* _Raw data_
— BEGIN —
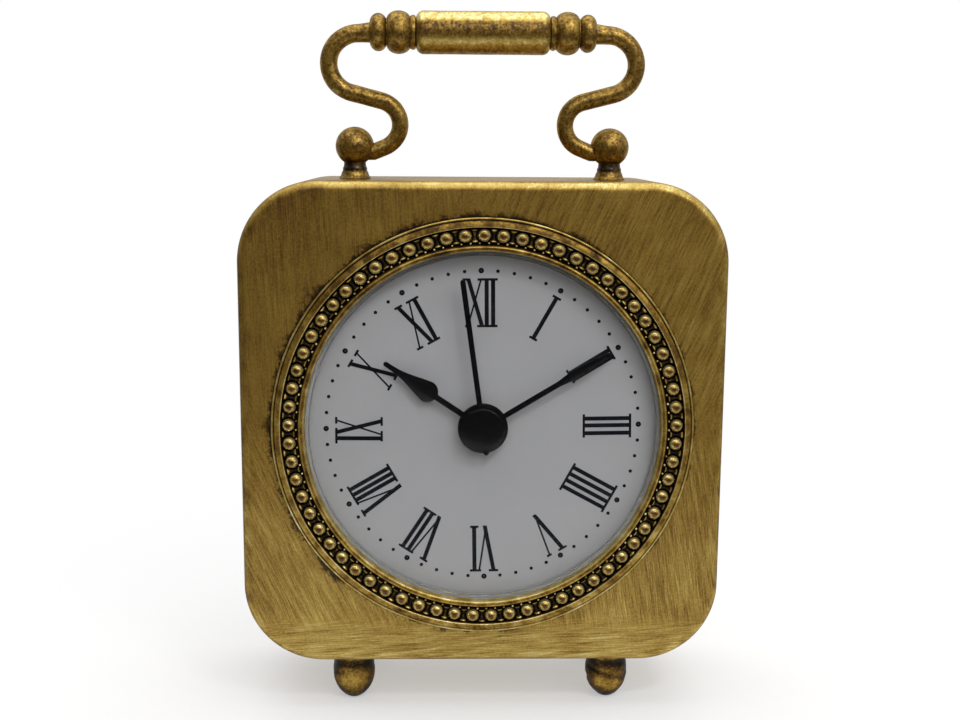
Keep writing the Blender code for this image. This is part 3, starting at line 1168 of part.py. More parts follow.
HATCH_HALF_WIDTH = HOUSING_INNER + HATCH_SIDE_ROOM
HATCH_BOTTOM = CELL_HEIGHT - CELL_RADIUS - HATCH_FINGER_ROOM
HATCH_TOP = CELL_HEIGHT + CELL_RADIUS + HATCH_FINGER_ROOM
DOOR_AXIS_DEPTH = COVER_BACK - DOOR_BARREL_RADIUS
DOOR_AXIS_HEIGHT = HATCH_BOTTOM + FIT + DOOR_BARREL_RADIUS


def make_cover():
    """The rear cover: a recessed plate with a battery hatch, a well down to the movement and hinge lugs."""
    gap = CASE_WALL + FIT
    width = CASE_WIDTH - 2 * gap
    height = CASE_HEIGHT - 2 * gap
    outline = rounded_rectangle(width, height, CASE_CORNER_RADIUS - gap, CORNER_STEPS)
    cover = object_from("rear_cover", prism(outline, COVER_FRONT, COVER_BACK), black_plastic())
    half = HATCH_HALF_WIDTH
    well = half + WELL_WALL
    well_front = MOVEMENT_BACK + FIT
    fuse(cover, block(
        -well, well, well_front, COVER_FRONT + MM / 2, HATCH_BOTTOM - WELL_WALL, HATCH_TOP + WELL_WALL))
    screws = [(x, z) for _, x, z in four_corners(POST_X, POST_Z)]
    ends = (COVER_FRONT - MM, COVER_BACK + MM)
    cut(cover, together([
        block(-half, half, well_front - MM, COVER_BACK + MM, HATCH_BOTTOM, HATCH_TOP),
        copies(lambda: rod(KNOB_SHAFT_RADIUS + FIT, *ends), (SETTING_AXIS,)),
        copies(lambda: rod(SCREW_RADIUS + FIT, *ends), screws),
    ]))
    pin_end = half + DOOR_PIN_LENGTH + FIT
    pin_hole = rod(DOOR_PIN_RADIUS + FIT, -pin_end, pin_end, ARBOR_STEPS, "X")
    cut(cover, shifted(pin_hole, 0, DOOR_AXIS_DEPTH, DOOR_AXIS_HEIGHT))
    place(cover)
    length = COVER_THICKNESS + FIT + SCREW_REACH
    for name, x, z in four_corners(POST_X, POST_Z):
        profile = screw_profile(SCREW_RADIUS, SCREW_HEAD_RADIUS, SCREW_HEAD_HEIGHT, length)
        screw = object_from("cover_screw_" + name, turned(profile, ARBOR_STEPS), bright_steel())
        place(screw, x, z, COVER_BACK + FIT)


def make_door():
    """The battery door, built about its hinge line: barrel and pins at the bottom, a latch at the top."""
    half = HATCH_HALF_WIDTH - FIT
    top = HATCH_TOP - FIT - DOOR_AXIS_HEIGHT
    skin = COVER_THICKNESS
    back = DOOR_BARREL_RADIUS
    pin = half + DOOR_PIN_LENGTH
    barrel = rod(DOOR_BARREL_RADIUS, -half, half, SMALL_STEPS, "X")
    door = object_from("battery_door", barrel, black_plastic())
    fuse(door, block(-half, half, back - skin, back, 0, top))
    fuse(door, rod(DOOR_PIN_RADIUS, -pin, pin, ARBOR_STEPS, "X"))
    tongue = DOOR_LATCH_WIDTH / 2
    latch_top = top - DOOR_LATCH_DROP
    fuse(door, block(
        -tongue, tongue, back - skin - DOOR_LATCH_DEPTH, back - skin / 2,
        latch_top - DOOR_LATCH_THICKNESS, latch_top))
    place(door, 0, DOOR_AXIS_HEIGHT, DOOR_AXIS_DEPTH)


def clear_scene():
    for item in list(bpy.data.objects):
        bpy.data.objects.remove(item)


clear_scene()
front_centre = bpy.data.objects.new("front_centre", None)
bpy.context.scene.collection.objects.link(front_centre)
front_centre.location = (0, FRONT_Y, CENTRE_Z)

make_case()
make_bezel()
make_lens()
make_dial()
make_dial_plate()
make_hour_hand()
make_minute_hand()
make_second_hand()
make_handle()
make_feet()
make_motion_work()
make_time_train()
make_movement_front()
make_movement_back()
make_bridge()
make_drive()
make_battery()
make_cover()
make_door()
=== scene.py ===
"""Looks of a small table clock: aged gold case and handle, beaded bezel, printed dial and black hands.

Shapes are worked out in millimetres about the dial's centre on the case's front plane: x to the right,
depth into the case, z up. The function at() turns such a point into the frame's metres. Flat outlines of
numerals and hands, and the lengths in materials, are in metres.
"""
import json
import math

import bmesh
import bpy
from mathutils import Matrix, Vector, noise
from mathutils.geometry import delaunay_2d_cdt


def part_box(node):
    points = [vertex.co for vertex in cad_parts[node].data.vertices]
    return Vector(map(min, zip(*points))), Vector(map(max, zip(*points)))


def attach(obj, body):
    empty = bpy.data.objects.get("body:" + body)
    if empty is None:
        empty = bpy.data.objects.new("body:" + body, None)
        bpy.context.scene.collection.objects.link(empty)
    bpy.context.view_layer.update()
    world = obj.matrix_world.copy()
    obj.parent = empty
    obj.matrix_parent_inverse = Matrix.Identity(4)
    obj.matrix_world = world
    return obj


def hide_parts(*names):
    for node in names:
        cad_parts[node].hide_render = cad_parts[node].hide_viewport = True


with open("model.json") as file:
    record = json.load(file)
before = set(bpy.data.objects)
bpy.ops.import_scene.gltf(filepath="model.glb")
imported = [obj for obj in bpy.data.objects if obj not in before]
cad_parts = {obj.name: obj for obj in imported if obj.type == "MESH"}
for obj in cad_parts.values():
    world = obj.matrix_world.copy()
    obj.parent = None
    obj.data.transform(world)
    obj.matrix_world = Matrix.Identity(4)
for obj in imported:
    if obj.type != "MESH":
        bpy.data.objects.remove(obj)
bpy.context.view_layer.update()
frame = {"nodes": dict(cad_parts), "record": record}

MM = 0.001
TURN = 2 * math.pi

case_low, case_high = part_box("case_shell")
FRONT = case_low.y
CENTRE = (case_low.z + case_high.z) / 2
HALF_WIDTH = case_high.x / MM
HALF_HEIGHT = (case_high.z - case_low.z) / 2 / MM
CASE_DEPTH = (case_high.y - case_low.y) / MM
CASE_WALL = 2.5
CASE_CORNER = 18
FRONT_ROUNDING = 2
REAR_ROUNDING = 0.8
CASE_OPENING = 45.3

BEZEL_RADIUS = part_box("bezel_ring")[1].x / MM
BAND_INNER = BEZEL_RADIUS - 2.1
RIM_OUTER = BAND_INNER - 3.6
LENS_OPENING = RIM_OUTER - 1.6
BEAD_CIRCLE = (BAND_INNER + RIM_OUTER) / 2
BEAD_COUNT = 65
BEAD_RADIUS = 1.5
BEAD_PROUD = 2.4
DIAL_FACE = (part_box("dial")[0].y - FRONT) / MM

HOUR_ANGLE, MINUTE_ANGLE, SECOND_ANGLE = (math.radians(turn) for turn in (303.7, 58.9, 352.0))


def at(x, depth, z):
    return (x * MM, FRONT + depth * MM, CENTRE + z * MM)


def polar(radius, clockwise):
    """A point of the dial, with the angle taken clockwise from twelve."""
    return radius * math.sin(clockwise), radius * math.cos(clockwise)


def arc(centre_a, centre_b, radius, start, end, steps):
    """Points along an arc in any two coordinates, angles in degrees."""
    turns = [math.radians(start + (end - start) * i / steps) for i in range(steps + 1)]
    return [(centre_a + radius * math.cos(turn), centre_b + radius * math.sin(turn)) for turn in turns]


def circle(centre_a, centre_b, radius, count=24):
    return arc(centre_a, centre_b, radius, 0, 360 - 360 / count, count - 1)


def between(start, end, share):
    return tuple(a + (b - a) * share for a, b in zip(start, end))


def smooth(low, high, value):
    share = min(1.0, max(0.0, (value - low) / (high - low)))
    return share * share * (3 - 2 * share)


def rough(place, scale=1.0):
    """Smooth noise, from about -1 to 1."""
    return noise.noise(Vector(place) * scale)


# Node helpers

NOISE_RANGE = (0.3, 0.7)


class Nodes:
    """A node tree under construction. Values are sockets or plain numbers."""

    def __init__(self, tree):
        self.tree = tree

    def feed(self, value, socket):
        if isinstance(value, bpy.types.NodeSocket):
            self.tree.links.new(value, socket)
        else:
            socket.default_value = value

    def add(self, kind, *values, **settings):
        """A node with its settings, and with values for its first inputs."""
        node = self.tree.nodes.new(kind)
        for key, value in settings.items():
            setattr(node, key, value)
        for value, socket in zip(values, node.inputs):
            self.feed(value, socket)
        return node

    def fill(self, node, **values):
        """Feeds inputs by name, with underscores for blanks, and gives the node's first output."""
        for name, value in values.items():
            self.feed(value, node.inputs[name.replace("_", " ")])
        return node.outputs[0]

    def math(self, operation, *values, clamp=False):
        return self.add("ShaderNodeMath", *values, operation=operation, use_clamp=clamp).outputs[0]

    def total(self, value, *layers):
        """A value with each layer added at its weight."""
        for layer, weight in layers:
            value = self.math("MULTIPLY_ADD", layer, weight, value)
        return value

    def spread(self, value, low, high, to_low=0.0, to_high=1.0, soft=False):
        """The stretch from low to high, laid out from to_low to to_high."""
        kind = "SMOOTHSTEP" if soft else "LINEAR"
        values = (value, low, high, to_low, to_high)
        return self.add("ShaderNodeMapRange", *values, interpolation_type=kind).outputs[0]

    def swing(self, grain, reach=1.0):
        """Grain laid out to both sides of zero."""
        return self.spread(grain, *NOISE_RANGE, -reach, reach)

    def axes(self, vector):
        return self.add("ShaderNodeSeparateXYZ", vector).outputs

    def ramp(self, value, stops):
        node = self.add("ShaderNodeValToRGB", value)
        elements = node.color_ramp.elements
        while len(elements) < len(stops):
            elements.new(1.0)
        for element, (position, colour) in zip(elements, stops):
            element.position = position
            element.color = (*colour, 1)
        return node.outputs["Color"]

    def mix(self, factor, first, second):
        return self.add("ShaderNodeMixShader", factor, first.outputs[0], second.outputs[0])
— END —
— BEGIN —
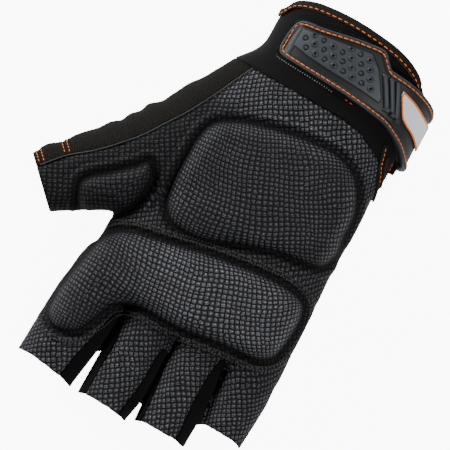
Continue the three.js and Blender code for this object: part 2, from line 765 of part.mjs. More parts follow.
— END —
— BEGIN —
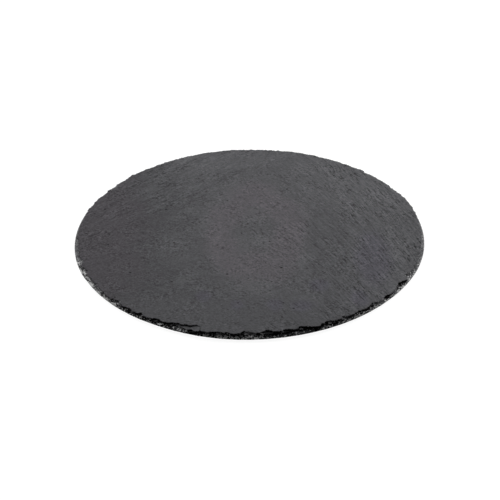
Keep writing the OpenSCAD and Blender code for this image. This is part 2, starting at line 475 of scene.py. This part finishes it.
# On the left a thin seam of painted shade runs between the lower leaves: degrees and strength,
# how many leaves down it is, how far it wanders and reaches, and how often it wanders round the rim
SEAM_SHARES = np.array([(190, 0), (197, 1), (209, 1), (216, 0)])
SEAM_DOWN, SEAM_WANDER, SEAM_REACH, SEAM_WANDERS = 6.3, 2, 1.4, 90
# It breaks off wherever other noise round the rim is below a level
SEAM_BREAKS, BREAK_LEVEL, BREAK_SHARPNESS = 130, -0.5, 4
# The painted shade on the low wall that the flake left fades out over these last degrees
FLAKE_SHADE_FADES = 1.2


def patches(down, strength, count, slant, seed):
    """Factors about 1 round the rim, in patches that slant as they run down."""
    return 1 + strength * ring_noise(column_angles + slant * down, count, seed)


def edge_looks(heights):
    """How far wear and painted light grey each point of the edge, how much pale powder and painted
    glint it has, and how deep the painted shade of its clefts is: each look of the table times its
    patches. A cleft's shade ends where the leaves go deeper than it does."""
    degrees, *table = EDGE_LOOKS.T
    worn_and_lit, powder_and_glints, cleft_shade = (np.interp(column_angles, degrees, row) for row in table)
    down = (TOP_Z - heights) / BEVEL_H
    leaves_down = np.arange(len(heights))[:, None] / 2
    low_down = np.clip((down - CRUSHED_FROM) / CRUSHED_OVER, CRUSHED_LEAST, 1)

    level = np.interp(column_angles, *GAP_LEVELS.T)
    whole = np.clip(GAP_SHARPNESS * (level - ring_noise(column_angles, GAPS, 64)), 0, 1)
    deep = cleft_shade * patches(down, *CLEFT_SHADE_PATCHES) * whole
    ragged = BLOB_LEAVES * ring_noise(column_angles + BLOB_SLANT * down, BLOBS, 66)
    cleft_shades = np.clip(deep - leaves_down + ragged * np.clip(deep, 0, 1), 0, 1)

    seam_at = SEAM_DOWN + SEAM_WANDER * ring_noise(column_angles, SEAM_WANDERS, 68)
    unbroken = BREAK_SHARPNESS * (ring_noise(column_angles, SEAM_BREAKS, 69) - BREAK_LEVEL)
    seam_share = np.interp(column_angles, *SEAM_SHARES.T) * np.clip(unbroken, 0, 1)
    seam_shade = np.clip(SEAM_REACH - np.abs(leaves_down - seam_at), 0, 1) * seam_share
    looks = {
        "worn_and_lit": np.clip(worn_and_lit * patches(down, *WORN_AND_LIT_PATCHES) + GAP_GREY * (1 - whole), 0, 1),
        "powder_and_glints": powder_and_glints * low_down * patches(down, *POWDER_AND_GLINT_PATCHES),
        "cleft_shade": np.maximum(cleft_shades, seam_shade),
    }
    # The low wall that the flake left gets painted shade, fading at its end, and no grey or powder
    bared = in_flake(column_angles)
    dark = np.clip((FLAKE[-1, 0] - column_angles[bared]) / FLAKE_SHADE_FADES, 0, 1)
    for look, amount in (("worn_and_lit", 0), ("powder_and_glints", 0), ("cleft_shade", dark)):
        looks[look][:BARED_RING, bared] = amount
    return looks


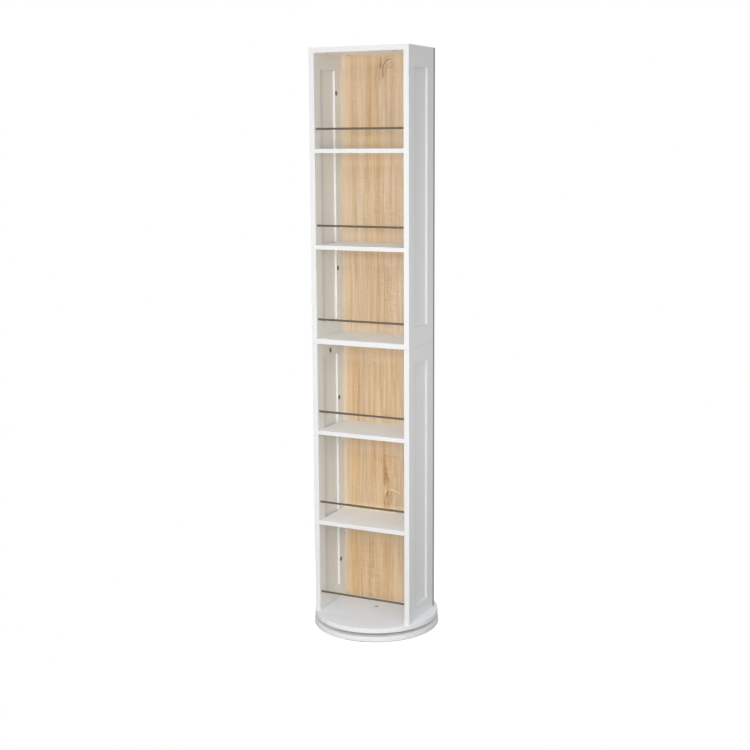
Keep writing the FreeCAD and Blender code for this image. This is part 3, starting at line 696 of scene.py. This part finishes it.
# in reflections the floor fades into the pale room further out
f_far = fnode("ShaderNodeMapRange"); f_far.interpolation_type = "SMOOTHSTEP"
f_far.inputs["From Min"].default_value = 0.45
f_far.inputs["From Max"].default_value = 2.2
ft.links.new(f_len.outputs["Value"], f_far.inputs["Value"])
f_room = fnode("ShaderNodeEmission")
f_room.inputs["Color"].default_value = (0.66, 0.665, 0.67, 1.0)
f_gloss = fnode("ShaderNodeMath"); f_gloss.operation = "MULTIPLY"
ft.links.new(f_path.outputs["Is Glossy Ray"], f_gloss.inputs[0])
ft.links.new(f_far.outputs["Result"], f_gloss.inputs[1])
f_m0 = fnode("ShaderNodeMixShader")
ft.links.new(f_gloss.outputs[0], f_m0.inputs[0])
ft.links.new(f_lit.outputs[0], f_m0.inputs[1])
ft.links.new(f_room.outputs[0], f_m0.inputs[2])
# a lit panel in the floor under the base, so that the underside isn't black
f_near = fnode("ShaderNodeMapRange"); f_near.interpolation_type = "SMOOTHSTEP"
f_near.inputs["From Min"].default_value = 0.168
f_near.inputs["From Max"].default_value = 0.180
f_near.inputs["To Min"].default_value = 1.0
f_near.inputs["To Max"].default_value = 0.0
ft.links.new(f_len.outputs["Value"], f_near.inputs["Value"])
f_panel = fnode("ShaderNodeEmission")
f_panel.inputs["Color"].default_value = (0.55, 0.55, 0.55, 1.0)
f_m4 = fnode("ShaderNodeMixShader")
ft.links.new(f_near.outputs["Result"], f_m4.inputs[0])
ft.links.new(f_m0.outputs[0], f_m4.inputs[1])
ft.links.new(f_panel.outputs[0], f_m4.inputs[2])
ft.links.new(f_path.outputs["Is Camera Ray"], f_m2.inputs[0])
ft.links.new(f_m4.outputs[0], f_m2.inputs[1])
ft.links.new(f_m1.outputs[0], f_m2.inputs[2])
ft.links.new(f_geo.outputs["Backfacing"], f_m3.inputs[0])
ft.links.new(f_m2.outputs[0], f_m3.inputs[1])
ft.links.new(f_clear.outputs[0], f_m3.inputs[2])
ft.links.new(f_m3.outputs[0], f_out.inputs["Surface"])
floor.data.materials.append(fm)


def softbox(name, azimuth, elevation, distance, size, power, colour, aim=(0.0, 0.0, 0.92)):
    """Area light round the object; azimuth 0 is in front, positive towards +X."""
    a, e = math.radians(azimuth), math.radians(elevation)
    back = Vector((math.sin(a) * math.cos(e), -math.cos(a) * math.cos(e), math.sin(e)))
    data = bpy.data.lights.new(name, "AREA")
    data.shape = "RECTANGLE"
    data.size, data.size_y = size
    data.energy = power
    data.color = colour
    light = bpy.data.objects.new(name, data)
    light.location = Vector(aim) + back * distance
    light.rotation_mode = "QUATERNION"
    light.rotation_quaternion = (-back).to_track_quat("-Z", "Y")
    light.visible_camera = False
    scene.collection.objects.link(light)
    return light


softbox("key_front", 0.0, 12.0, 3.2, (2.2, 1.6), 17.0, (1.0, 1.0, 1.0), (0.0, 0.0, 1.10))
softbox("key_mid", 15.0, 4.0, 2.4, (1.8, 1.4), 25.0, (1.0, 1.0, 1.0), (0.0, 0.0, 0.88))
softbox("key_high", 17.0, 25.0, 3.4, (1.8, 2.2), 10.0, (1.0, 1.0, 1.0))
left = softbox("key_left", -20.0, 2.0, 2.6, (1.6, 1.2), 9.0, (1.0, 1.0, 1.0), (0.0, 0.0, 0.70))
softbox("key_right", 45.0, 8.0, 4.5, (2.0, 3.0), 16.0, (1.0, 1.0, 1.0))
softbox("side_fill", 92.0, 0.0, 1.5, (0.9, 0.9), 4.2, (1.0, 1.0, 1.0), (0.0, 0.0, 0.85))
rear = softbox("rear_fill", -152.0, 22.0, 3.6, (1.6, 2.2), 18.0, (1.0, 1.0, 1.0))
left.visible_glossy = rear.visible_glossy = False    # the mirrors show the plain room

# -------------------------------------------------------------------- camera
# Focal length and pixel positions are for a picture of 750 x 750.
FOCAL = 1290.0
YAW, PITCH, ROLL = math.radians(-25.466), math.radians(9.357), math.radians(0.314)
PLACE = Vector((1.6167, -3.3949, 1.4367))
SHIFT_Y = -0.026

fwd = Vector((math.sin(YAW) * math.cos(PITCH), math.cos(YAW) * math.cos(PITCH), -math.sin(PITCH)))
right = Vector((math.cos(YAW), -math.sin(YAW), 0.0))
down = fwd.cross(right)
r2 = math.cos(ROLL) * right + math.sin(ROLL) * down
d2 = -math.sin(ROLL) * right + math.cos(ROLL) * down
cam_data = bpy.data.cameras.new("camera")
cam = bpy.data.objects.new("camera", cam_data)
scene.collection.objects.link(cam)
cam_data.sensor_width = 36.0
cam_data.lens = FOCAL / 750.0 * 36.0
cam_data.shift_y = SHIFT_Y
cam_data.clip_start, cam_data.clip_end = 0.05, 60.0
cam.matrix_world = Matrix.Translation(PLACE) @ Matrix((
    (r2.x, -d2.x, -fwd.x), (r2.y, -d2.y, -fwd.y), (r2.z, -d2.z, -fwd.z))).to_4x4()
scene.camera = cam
— END —
* _Direction_
Output exactly the lines of the material above from the one containing "before = set(bpy.data.objects)" up to and including the one containing "TURN = 2 * math.pi".

* _Solution to the problem_
before = set(bpy.data.objects)
bpy.ops.import_scene.gltf(filepath="model.glb")
imported = [obj for obj in bpy.data.objects if obj not in before]
cad_parts = {obj.name: obj for obj in imported if obj.type == "MESH"}
for obj in cad_parts.values():
    world = obj.matrix_world.copy()
    obj.parent = None
    obj.data.transform(world)
    obj.matrix_world = Matrix.Identity(4)
for obj in imported:
    if obj.type != "MESH":
        bpy.data.objects.remove(obj)
bpy.context.view_layer.update()
frame = {"nodes": dict(cad_parts), "record": record}

MM = 0.001
TURN = 2 * math.pi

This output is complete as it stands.